Kairo. Ihr Slogan lautet „Tamarud – Rebellion“. Sie wollen für Ägypten eine zweite Revolution. Im ganzen Land sammeln die jungen Aktivisten Unterschriften gegen Mohammed Mursi. Millionen haben die Petition bereits unterschrieben, die den Muslimbruder auf dem Präsidentensessel zum Rücktritt auffordert. Für den 30.Juni, den ersten Jahrestag seiner Vereidigung, hat das liberale Lager im ganzen Land Massendemonstrationen angekündigt. „Wir appellieren an alle Ägypter, auf die Straßen zu gehen, damit wir uns unsere Revolution zurückholen“, erklärte Friedensnobelpreisträger Mohammed ElBaradei, einer der Sprecher der Opposition.

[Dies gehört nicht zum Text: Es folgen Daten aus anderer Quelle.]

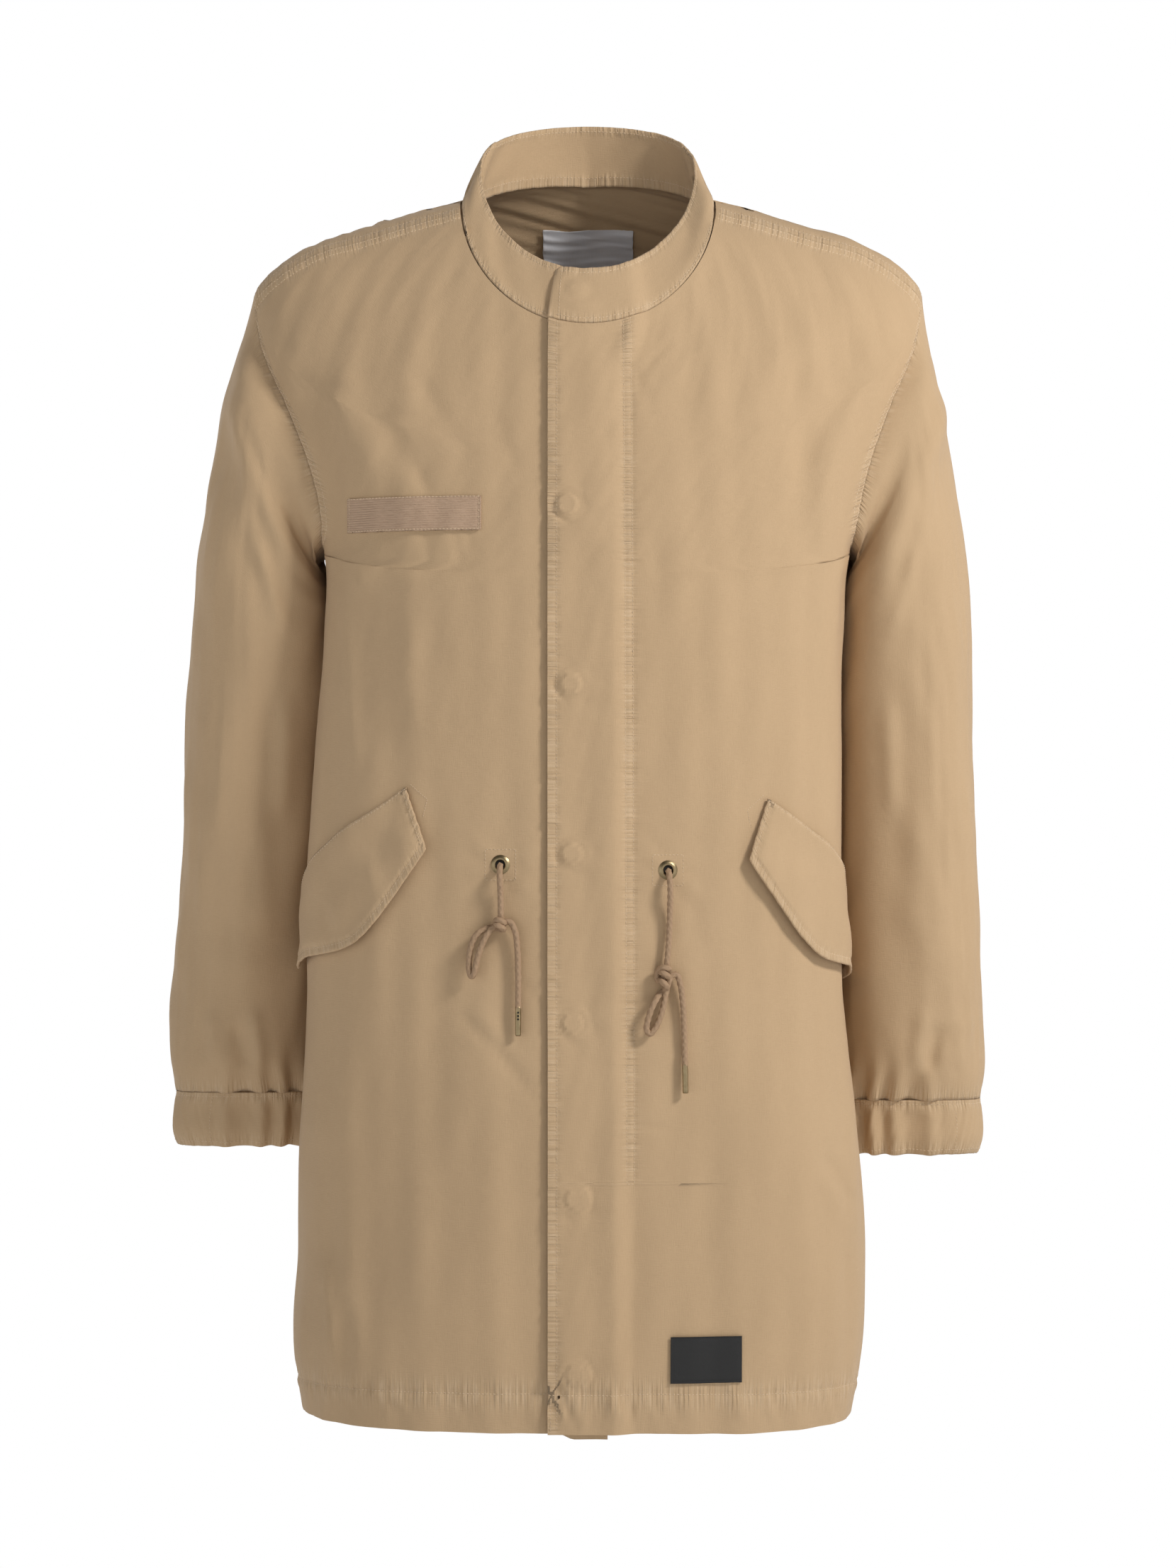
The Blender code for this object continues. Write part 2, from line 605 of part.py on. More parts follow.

Doch die herrschenden Islamisten halten gegen. Sie denken nicht daran, zu weichen. Mursi denunzierte die Tamarud-Bewegung als absurd und illegitim, inszeniert von Resten des alten Mubarak-Regimes. Seine Anhänger planen große Gegenkundgebungen und bauen derweil ihre Macht systematisch weiter aus. Ägyptens Polizei aber rüstet sich für schwere Krawalle. Die Armee ließ erklären, man werde den Staat verteidigen und sei auf alle Eventualitäten vorbereitet.

Das blutige Trauma von 1997

„Wir wollen keinen Terroristen“, stand auf den Plakaten der Demonstranten zu lesen, die am Dienstag den Zugang zum Gouverneurspalast in Luxor blockierten. Andere waren zum Flughafen gezogen, wo der in Kairo frisch vereidigte Politiker am Dienstag landete. Seit bekannt ist, dass Luxors neuer Gouverneur, Adel el-Khayat, Gründungsmitglied der ehemaligen Terrorgruppe Gamaa Islamiya ist, gehen in der Stadt der weltberühmten Tempel und Königsgräber die Wellen hoch. Vielen hier steckt bis heute das schlimmste Massaker in der modernen Geschichte Ägyptens noch in den Knochen, als 1997 Gotteskämpfer von Gamaa Islamiya eine Touristengruppe beim Hatshepsut-Tempel unter Beschuss nahmen. 58 Besucher und vier Ägypter starben in dem Blutbad. Erst im Jahr 2000 schwor die Terrorgruppe offiziell der Gewalt ab. Nach der Revolution saßen 13 ihrer Mitglieder als Abgeordnete der salafistischen Aufbau- und Entwicklungspartei in dem inzwischen aufgelösten Post-Mubarak-Parlament. Mit dem erzkonservativen 52Jahre alten Adel el-Khayat kontrollieren die Islamisten nun 13 der 27 Provinzregierungen.

Doch der Widerstand gegen deren Machtstreben wächst. Seit einem Monat tobt in Kairo ein beispielloser Kulturkampf zwischen der Künstlerelite des Landes und dem neuen islamistischen Kulturminister. Vor den Tankstellen bilden sich seit Monaten lange Schlangen, Stromausfälle gehören zu den Alltagsplagen. Die Währung verfällt, die Preise für Lebensmittel klettern. Und so schlittert Ägypten immer weiter hinein in eine Zerreißprobe, wie es sie in seiner modernen Geschichte noch nicht gegeben hat.